Japan has expanded its so-called "scientific hunts" to include endangered sperm and sei whales, and in the North Pacific has targeted the J stock of minke whales, which the IWC has classified as a Protection Stock.
In 2001, a new population estimate for the Southern Hemisphere minke showed a dramatic decline (to 268,000) from the previously accepted estimate of 766,000.
Yet Japan continues to kill minke whales each year in the Southern Ocean, despite its designation by the IWC as a whale sanctuary.
Such deliberate defiance of IWC conservation mandates, coupled with historic under-reporting of catches and the exceeding of quotas, contribute to the WDCS belief that whaling is uncontrollable.
Research reveals that cetacean products are contaminated, despite claims by Japan and Norway that whales are a healthy food-source for humans.
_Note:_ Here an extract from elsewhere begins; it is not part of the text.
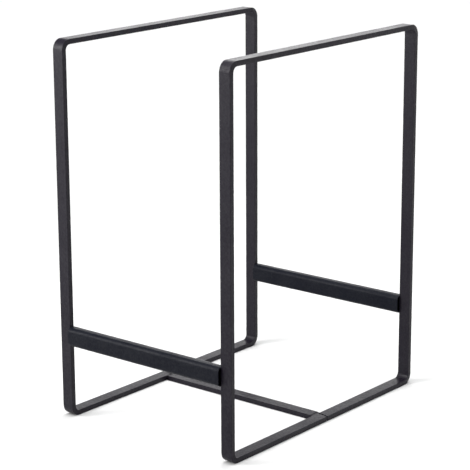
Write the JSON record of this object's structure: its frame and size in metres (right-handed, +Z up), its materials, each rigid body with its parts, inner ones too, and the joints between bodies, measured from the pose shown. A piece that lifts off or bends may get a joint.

A study commenced by independent scientists in Japan in 1999 shows that more than half of whale products sold contain such high levels of PCBs (polychlorinated biphenyls), DDT, and mercury that they exceed both Japanese and international advisory limits set for human consumption.
One of the most potent arguments against whaling is its high degree of cruelty.
Even today, using modern hunting techniques and equipment, the time it takes for a whale to die after being harpooned remains unacceptably high.
With estimates ranging from within a few minutes to more than one hour, many animals clearly suffer considerable pain and distress over long periods of time.
Commercial whaling is a failed experiment, an unnecessary industry whose time has come and gone. It has proven itself to be uncontrollable, unhealthy, and inherently cruel.